The figure, need it be said, is excellent. The helmet is a little large, and I believe may be derived from an Action Man product, but it is not so grotesquely huge as to be unacceptable. The detail in the uniform is astounding. Several types of fabric were used in its manufacture, and the seals in the back of the uniform make one think that if could could find a living person 12" in height, he could probably actually survive on the moon in this thing. The astronaut suit also bears the flag of the United States and the symbol of the Apollo 11 mission. There is a backpack with hoses and the necessary survival gear, and the helmet is double-visored, one clear and one gold-reflective.
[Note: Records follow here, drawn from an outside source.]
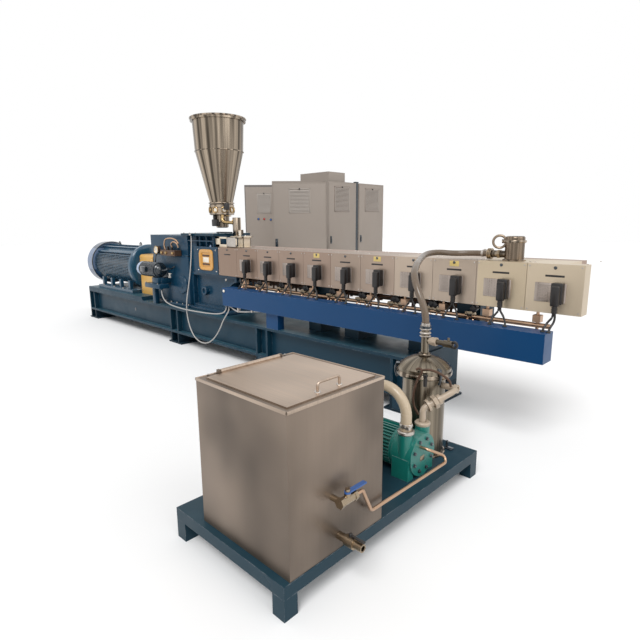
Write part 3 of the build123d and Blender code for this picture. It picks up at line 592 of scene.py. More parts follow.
# %% Shapes as arrays
LEFT, RIGHT, FRONT, BACK, DOWN, UP = (-1, 0, 0), (1, 0, 0), (0, -1, 0), (0, 1, 0), (0, 0, -1), (0, 0, 1)


def grid_quads(rows, columns, close_rows=False):
    """Corner numbers of the squares of a grid whose columns, and if asked whose rows, close."""
    index = np.arange(rows * columns).reshape(rows, columns)
    index = np.hstack([index, index[:, :1]])
    if close_rows:
        index = np.vstack([index, index[:1]])
    corners = (index[:-1, :-1], index[:-1, 1:], index[1:, 1:], index[1:, :-1])
    return np.stack(corners, -1).reshape(-1, 4)


def outward(points, quads, ends=()):
    """A shape whose faces point outwards: all are turned when the enclosed volume is negative.

    The volume is a sixth of the sum of each triangle's triple product about the middle.
    """
    faces = quads.tolist() + [list(end) for end in ends]
    fans = [quads[:, [0, 1, 2]], quads[:, [0, 2, 3]]]
    for end in ends:
        fans.append(np.stack([np.full(len(end) - 2, end[0]), end[1:-1], end[2:]], -1))
    a, b, c = (points[np.vstack(fans)] - points.mean(0)).transpose(1, 0, 2)
    if np.einsum("ij,ij->i", a, np.cross(b, c)).sum() < 0:
        faces = [face[::-1] for face in faces]
    return points, faces


def skin(rings):
    """A closed skin through rings of points, levels x sides x 3, with flat ends."""
    rings = np.asarray(rings, float)
    levels, sides = rings.shape[:2]
    first = np.arange(sides)[::-1]
    last = np.arange(sides) + (levels - 1) * sides
    return outward(rings.reshape(-1, 3), grid_quads(levels, sides), (first, last))


def circle(side, other, sides):
    """A round of unit vectors in the plane of two."""
    turn = np.linspace(0.0, 2 * np.pi, sides, endpoint=False)
    return np.cos(turn)[:, None] * side + np.sin(turn)[:, None] * other


def across(axis):
    """An axis as a unit vector, and two unit vectors square to it and to each other."""
    axis = np.asarray(axis, float) / np.linalg.norm(axis)
    side = np.cross(UP if abs(axis[2]) < 0.9 else RIGHT, axis)
    side /= np.linalg.norm(side)
    return axis, side, np.cross(axis, side)


def turned(profile, base, axis, sides=32):
    """A profile of (distance, radius) turned about an axis: base + distance axis + radius ring."""
    axis, side, other = across(axis)
    profile = np.asarray(profile, float)[:, None]
    return skin(np.asarray(base, float) + profile[..., :1] * axis
                + profile[..., 1:] * circle(side, other, sides))


def bar(start, end, radius, sides=24):
    """A round bar with small chamfers between two points."""
    start, end = np.asarray(start, float), np.asarray(end, float)
    length = np.linalg.norm(end - start)
    edge = min(radius, length) * 0.12
    return turned([(0, radius - edge), (edge, radius), (length - edge, radius),
                   (length, radius - edge)], start, end - start, sides)


def nut(base, axis, radius, height):
    """A plain hexagon."""
    return turned([(0, radius), (height, radius)], base, axis, 6)


def hoop(centre, axis, radius, section, sides=32):
    """A closed ring: a section of (distance, height) points carried round a circle."""
    axis, side, other = across(axis)
    section = np.asarray(section, float)[None]
    points = (np.asarray(centre, float) + section[..., :1] * axis
              + (radius + section[..., 1:]) * circle(side, other, sides)[:, None])
    return outward(points.reshape(-1, 3), grid_quads(sides, section.shape[1], True))


def round_section(radius, count=10):
    """A circle as a section for a hoop."""
    return radius * circle(np.array([1.0, 0.0]), np.array([0.0, 1.0]), count)


def strip(half_width, low, high):
    """A rectangle as a section for a hoop."""
    return [(-half_width, low), (-half_width, high), (half_width, high), (half_width, low)]


def slab(low, high, rounding=2.0):
    """A box with rounded edges: a rounded rectangle that grows and shrinks along Z.

    At an angle a from the face, the corner radius is r sin a and the height is r (1 - cos a).
    """
    low, high = np.asarray(low, float), np.asarray(high, float)
    middle, half = (low + high) / 2, (high - low) / 2
    rounding = min(rounding, *(half * 0.98))
    quarter, third = np.divmod(np.arange(12), 3)
    turn = np.radians(quarter * 90.0 + third * 45.0)
    diagonal = np.radians(quarter * 90.0 + 45.0)
    corner = np.sign(np.stack([np.cos(diagonal), np.sin(diagonal)], -1))
    rise = np.radians([12.0, 50.0, 90.0])
    size = rounding * np.concatenate([np.sin(rise), np.sin(rise)[::-1]])
    step = rounding * (1 - np.cos(rise))
    level = np.concatenate([-half[2] + step, half[2] - step[::-1]])
    way = np.stack([np.cos(turn), np.sin(turn)], -1)
    flat = corner * (half[:2] - rounding) + size[:, None, None] * way
    return skin(np.dstack([flat, np.broadcast_to(level[:, None], (6, 12))]) + middle)


def along(points, steps):
    """Points on a smooth line through the given ones: a Catmull-Rom spline."""
    points = np.asarray(points, float)
    padded = np.vstack([2 * points[0] - points[1], points, 2 * points[-1] - points[-2]])[:, None]
    before, here, after, beyond = padded[:-3], padded[1:-2], padded[2:-1], padded[3:]
    t = np.linspace(0.0, 1.0, steps, endpoint=False)[None, :, None]
    line = 0.5 * (2 * here + (after - before) * t
                  + (2 * before - 5 * here + 4 * after - beyond) * t**2
                  + (3 * here - before - 3 * after + beyond) * t**3)
    return np.vstack([line.reshape(-1, 3), points[-1:]])


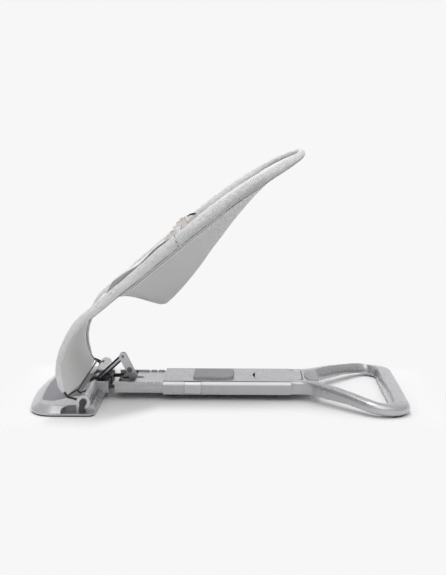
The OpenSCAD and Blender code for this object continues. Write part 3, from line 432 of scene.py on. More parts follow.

The entire product also includes a small replica of the special edition of LIFE magazine that reported the Apollo 11 lunar mission. Overall, it's a truly superb item, and well worth the $29.99 price tag. I'd also add that for those who have been collecting the modern 12" G.I.Joe line long enough to have purchased the Mercury Astronaut and Shuttle Astronaut some years ago, the Apollo Astronaut is the perfect companion piece, and will make a nice timeline of American astronauts if displayed between the other two.

In this day of obnoxious conspiracy theorists trying to debunk the lunar landings, claiming they never happened for whatever ridiculous reason -- one of whom got so arrogant around Buzz Aldrin, trying to get him to 'fess up, that the astronaut decked him (Go Buzz!) -- a fine item like this can be a wonderful and educational reminder of the grandest moment in American history. I give the Wal-Mart G.I.JOE APOLLO MOON LANDING figure-and-magazine set my highest recommendation!